__Available data__:
— BEGIN —

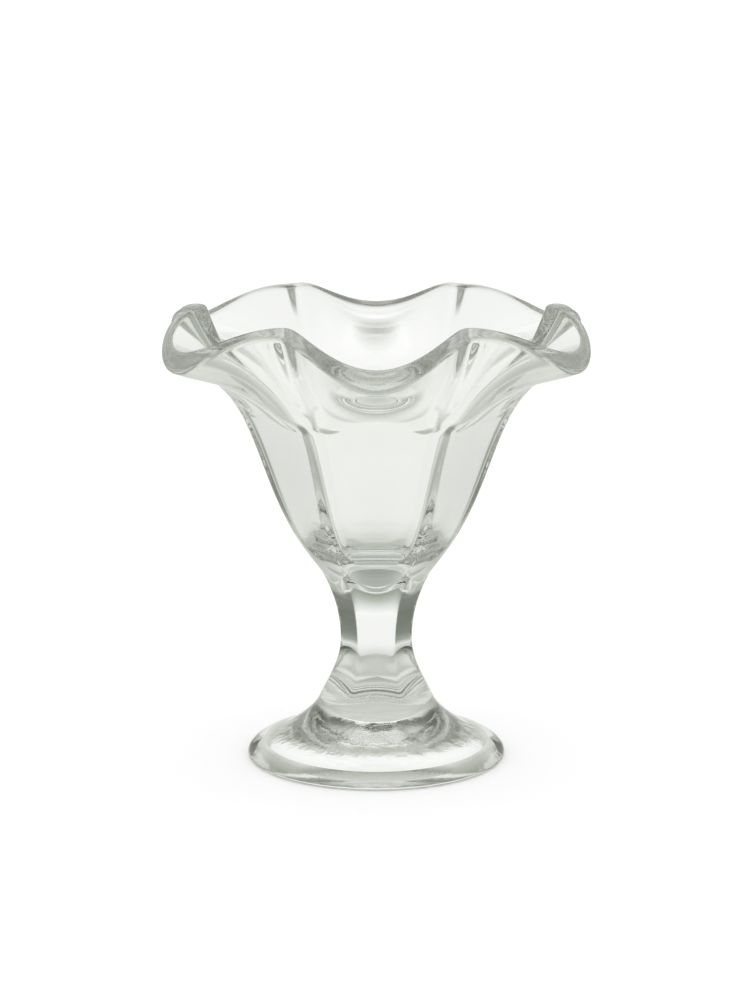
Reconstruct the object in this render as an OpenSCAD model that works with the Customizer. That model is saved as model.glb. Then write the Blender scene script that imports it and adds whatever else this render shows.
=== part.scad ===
// Parfait glass: a footed glass dish with six flat panels, six turned out
// petals at the rim, a waisted stem and a round hollow foot.
// The rim's crests and the panels' corners lie at 0, 60, 120... degrees.
// The middle of each petal and of each panel lies halfway between them.

/* [Rim] */
// Height of the six crests above the table
crest_height = 125.6; // [112:0.2:140]
// How much lower the middle of each petal's lip is
petal_drop = 7.8; // [4:0.2:11]
// Width across two opposite petals
petal_across = 123.6; // [114:0.2:136]
// Width across two opposite crests
crest_across = 103; // [94:0.2:108]
// Thickness of the lip
lip_thick = 6.2; // [4:0.1:7]
// Radius of the rounds along both edges of the lip
lip_round = 1.3; // [0.6:0.1:1.9]

/* [Bowl] */
// Thickness of the panels
wall = 3.6; // [2.6:0.1:4.4]
// Height at which the petals start to turn out
flare_height = 96; // [90:1:102]
// Width across two opposite corners where the petals start
flare_across = 73.8; // [68:0.2:80]
// Height of the corners where the bowl meets the stem
neck_height = 54; // [50:0.5:58]
// Width across two opposite corners where the bowl meets the stem
neck_across = 31.6; // [28:0.2:36]
// How much lower the middle of each panel meets the stem
neck_arch = 3.4; // [1:0.1:5]
// Height of the bowl's floor inside
floor_height = 57.5; // [55.5:0.1:60]
// Depth of the rounded corner between the walls and the floor
floor_round = 4; // [2:0.1:6]

/* [Stem] */
// Width of the stem at its waist, across two opposite corners
waist_across = 19.6; // [15:0.2:24]
// Height of the waist
waist_height = 33; // [28:0.5:38]

/* [Foot] */
// Width of the foot
foot_across = 71.2; // [60:0.2:84]
// Height at which the stem stands on the foot
foot_height = 16.6; // [15:0.1:19]
// Width of the round seat that the stem stands on
seat_across = 31; // [28:0.2:36]
// Height at which the foot's top starts to round down at its edge
edge_height = 4.4; // [3.8:0.1:5.2]
// Width of that rounded edge
edge_width = 4.4; // [3.4:0.1:5.4]
// Radius of the round at the bottom of the foot's outer edge
edge_round = 0.8; // [0.4:0.1:1.2]
// Width of the flat ring that the foot stands on
ring_width = 4.4; // [3:0.1:6.4]
// Height of the upright wall around the hollow under the foot
ring_height = 3; // [1.5:0.1:3.3]
// Height of the hollow's flat top
hollow_height = 9.8; // [7:0.1:12]
// Width of the hollow's flat top
hollow_top_across = 18; // [12:0.2:24]

/* [Hidden] */

// Number of columns around the bowl and the stem, a multiple of twelve
columns = 96;
// Rows along each stretch of the bowl and the stem
cup_rows = 9;
flare_rows = 11;
lip_rows = 6;
floor_rows = 5;
cap_rows = 3;
stem_rows = 7;
// Steps along the foot's curves
foot_steps = 12;
edge_steps = 5;
hollow_steps = 8;
// Steps of the turn around the bottom of the foot's edge
edge_turn_steps = 4;

panels = 6;
panel_angle = 360 / panels;
half_angle = panel_angle / 2;

// The exponent that rounds the corners of each ring
corner_power = 30;
// How softly the crests fold, as a share of the fold's depth
crest_soft_share = 0.15;
// Exponents of the rim's wave and of the arch at the neck
wave_power = 1.2;
arch_power = 0.45;

// Half widths
neck_r = neck_across / 2;
flare_r = flare_across / 2;
waist_r = waist_across / 2;
seat_r = seat_across / 2;
foot_r = foot_across / 2;
lip_r = lip_thick / 2;
lip_flat_r = lip_r - lip_round;
hollow_top_r = hollow_top_across / 2;
hollow_r = foot_r - edge_round - ring_width;

// How steeply the stem's outline runs down into the foot's, and the foot's
// into its rounded edge
seat_tilt = 67;
edge_tilt = 16;

// Heading of the lip's section above level, at a crest and at a petal
crest_tilt = 68;
petal_tilt = 22;

// The half turn over the lip's end, from 90 to -90, crosses its flat between
// this and minus this
flat_turn = 22.5;

// Control points of the bowl's corner line, as shares of the way up and out
cup_shares = [[0.58, 0.3], [0.67, 0.68]];
// Reach of the flare's handles, as shares of the flare's height
crest_reach_shares = [0.11, 0.47];
petal_reach_shares = [0.78, 0.64];
// Reach of the stem's handles as shares of the height from foot to waist, and
// the control points of its upper stretch as shares of that stretch
stem_reach_share = 0.34;
waist_reach_share = 0.4;
upper_stem_shares = [[0, 0.5], [0.73, 0.81]];
// Reach of the handles of the foot's top and of its edge, as shares of the
// height of each, and the control points of the hollow as shares of it
top_reach_shares = [0.54, 0.25];
edge_reach_shares = [0.55, 0.4];
hollow_shares = [[0.2, 0.35], [0.6, 0.75]];
// Share of the wall's height at which the rounded floor starts, and the
// share of the floor's width that its curve leaves nearly level
floor_start_share = 0.2;
floor_level_share = 0.62;

// A point of a cubic curve
function curve(a, b, c, d, u) =
    a * pow(1 - u, 3) + 3 * b * u * pow(1 - u, 2) + 3 * c * pow(u, 2) * (1 - u) + d * pow(u, 3);
// The heading of a cubic curve at the same point
function curve_way(a, b, c, d, u) =
    (b - a) * pow(1 - u, 2) + 2 * (c - b) * u * (1 - u) + (d - c) * pow(u, 2);
function unit(v) = v / norm(v);
// The point that lies at a share of the way from one corner of a box to the other
function part_way(a, b, share) = [a[0] + (b[0] - a[0]) * share[0], a[1] + (b[1] - a[1]) * share[1]];
// An S shaped step from 0 to 1
function ease(u) = u * u * (3 - 2 * u);

// Angle from the nearest corner, from 0 to half a panel
function from_corner(angle) =
    let (a = angle % panel_angle)
    min(a, panel_angle - a);

// Radius of a hexagon with rounded corners around a circle of radius 1
function hexagon(a) =
    let (p = half_angle - a)
    pow(pow(cos(p), corner_power) + pow(cos(panel_angle - p), corner_power)
        + pow(cos(panel_angle + p), corner_power), -1 / corner_power);
corner_ratio = hexagon(0) / hexagon(half_angle);

// How much of the corner each angle shows, from 1 at a corner to 0 at a panel's middle
function hexagon_share(a) = (hexagon(a) / hexagon(half_angle) - 1) / (corner_ratio - 1);
function fold_share(a) =
    let (e = crest_soft_share)
    1 - (sqrt(pow(sin(3 * a), 2) + e * e) - e) / (sqrt(1 + e * e) - e);
function wave_share(a) = 1 - pow((1 - cos(panels * a)) / 2, wave_power);
function arch_share(a) = 1 - pow((1 - cos(panels * a)) / 2, arch_power);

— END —

__Written request__: Please write out the material word for word from its first line through the line holding "floor_round = 4; // [2:0.1:6]", including both, and no line past it.

__Written answer__:
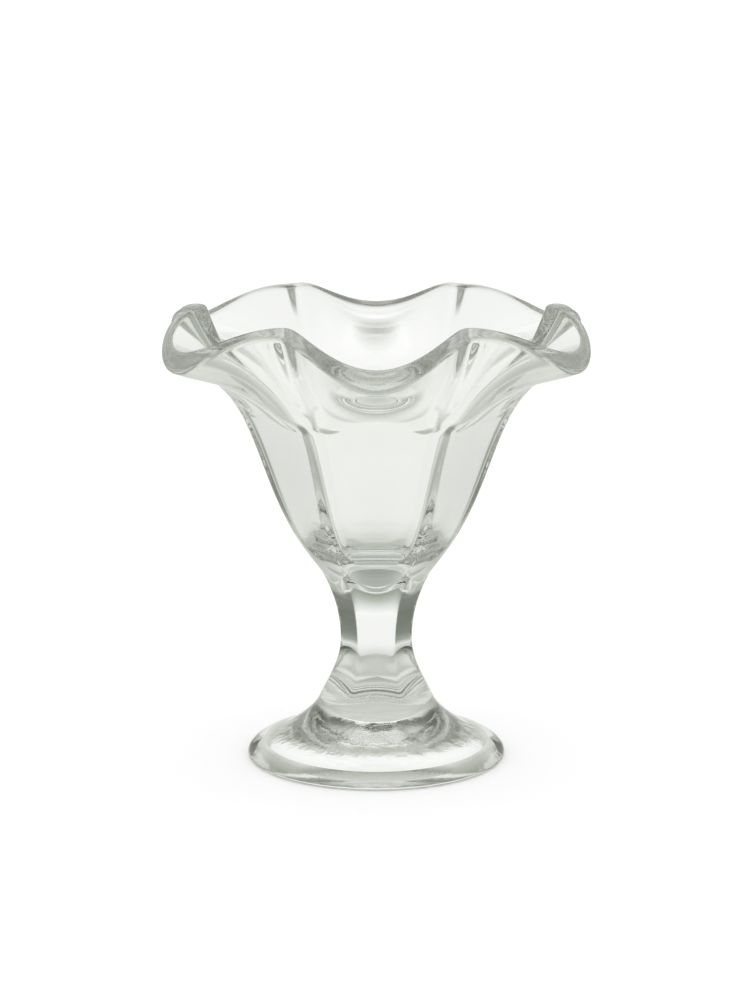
Reconstruct the object in this render as an OpenSCAD model that works with the Customizer. That model is saved as model.glb. Then write the Blender scene script that imports it and adds whatever else this render shows.
=== part.scad ===
// Parfait glass: a footed glass dish with six flat panels, six turned out
// petals at the rim, a waisted stem and a round hollow foot.
// The rim's crests and the panels' corners lie at 0, 60, 120... degrees.
// The middle of each petal and of each panel lies halfway between them.

/* [Rim] */
// Height of the six crests above the table
crest_height = 125.6; // [112:0.2:140]
// How much lower the middle of each petal's lip is
petal_drop = 7.8; // [4:0.2:11]
// Width across two opposite petals
petal_across = 123.6; // [114:0.2:136]
// Width across two opposite crests
crest_across = 103; // [94:0.2:108]
// Thickness of the lip
lip_thick = 6.2; // [4:0.1:7]
// Radius of the rounds along both edges of the lip
lip_round = 1.3; // [0.6:0.1:1.9]

/* [Bowl] */
// Thickness of the panels
wall = 3.6; // [2.6:0.1:4.4]
// Height at which the petals start to turn out
flare_height = 96; // [90:1:102]
// Width across two opposite corners where the petals start
flare_across = 73.8; // [68:0.2:80]
// Height of the corners where the bowl meets the stem
neck_height = 54; // [50:0.5:58]
// Width across two opposite corners where the bowl meets the stem
neck_across = 31.6; // [28:0.2:36]
// How much lower the middle of each panel meets the stem
neck_arch = 3.4; // [1:0.1:5]
// Height of the bowl's floor inside
floor_height = 57.5; // [55.5:0.1:60]
// Depth of the rounded corner between the walls and the floor
floor_round = 4; // [2:0.1:6]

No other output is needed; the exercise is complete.